Toyota formed a capital alliance with Tesla in 2010, only to divest its entire stake in the U.S. electric vehicle venture by the end of last year.
Tesla continues to bleed red ink due to prior investments, but its market cap reached $51 billion in April, surpassing that of GM -- a company that sells 100 times more vehicles.
One Toyota executive warned Tesla could be an industry game changer. "Teslas may look like cars, but the business model is rather like the iPhone," he said. "Teslas are running computers. They are changing the auto industry's existing business model."
So Toyota finds itself trying to learn new tricks at the age of 80. It was in 1937 that the Toyota group spun off its auto division and established Toyota Motor Co., now Toyota Motor Corp. The group recognized the auto industry was destined to flourish, and used the profits from its original automatic loom business to crack the market.
The beginning was bumpy. When the company plunged into a financial crisis, founder Kiichiro Toyoda was even forced to resign. But the automaker committed itself to making more user-friendly cars at less cost -- a formula that allowed it to conquer the world.
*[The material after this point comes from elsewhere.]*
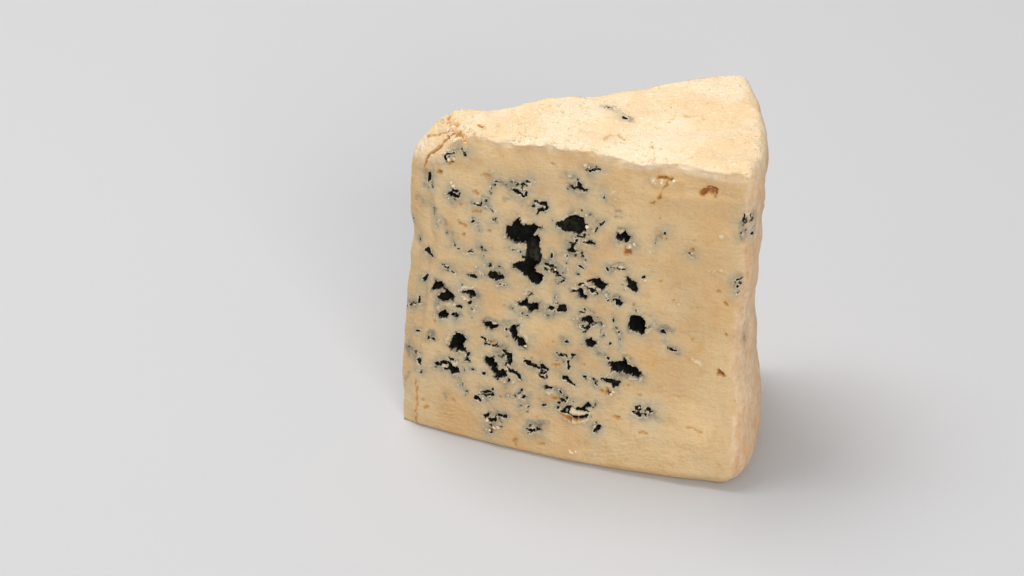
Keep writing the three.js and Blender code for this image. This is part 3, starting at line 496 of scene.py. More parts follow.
# Faint grey lines where mould runs just under the face: width, depth and path.
GREYS = [
    (0.7, 0.15, [(5, 70.5), (5.8, 69.8), (6.2, 68)]), (1.4, 0.1, [(35.5, 61.2), (38.5, 62), (42.8, 59)]),
    (0.8, 0.1, [(19.5, 40.1), (25, 40), (28, 40.9), (30, 39)]),
    (0.8, 0.15, [(7, 39.6), (8.2, 40.1), (10, 39.4)]), (1.0, 0.1, [(21.5, 29), (24.7, 28.6)]),
    (0.8, 0.15, [(65, 47.2), (67, 48.3), (69, 48)]),
    (0.8, 0.15, [(60.5, 35.2), (62.5, 35.7), (64, 34.5)]),
    (1.2, 0.1, [(40, 22.8), (42, 21.4), (44.4, 20.8)]),
    (0.8, 0.15, [(57.3, 52.4), (58.2, 53), (59.4, 51.8)]),
    (0.8, 0.15, [(47.5, 47), (49.5, 47.8), (51, 46.5)]),
    (0.8, 0.15, [(55.8, 73), (56.3, 73.9), (58, 74.3), (59.6, 73.2)]),
    (0.7, 0.15, [(55.8, 79.1), (57.3, 79)]), (0.6, 0.15, [(55.4, 77.2), (57.2, 77.4)]),
    (0.8, 0.2, [(56.6, 63), (57.6, 63.5), (58.5, 63)]),
    (0.7, 0.1, [(30.1, 18.4), (30.4, 19.6), (31.5, 20.1), (33.3, 19.6)]),
    (0.8, 0.1, [(3, 30.6), (3.8, 32.4), (4.8, 31.4)]), (1.6, 0.05, [(33.5, 10), (36, 11), (38.4, 11.4)]),
    (1.2, 0.05, [(9.4, 13.4), (9.4, 11.6)]), (1.6, 0.05, [(20.5, 82.5), (23.5, 81.4)]),
    (1.0, 0.05, [(23.4, 77.4), (24.2, 77.2)]), (1.6, 0.05, [(68.5, 20), (72.5, 18.6)]),
    (1.4, 0.05, [(71, 44.6), (75.5, 45)]), (1.2, 0.05, [(74.5, 40.4), (73, 41.6)]),
    (1.0, 0.05, [(67, 72), (69, 74.5)]), (1.6, 0.05, [(-1.1, 79), (-0.8, 76.8)]),
    (1.2, 0.05, [(-4.8, 72.3), (-1.1, 73.7)]), (1.2, 0.05, [(-2.3, 71.9), (0, 71.9), (2.6, 71.9)]),
    (0.8, 0.05, [(-4.9, 13.6), (-2.5, 17.4), (-1.4, 18.9)]), (1.8, 0.05, [(-5, 36.6), (-1, 39.6)]),
    (1.8, 0.05, [(-5, 24), (-1, 22.4)]), (2.2, 0.05, [(51, 120.4), (57, 115.2)]),
]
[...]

While its new rivals have plenty of cash, Toyota is not exactly impoverished. After years of racking up profits, it has more than 7 trillion yen in cash, excluding interest-bearing debt. It also has ample, cutting-edge research infrastructure in place.
The livelihoods of those 360,000 global employees depend on the company finding a new formula for continued success. That is to say nothing of the 30,000 small and midsize business partners that rely on Toyota in Japan alone; they employ more than 1.4 million people.
For all its strengths, today's Toyota has a reputation for lacking the venture spirit. This may be the biggest risk -- a point Toyoda alluded to at the shareholders meeting.
"We are now facing unpredictable times," the president said. "The businesses our company has strengthened over the past 80 years are defensive in nature. We also need to go on the offensive."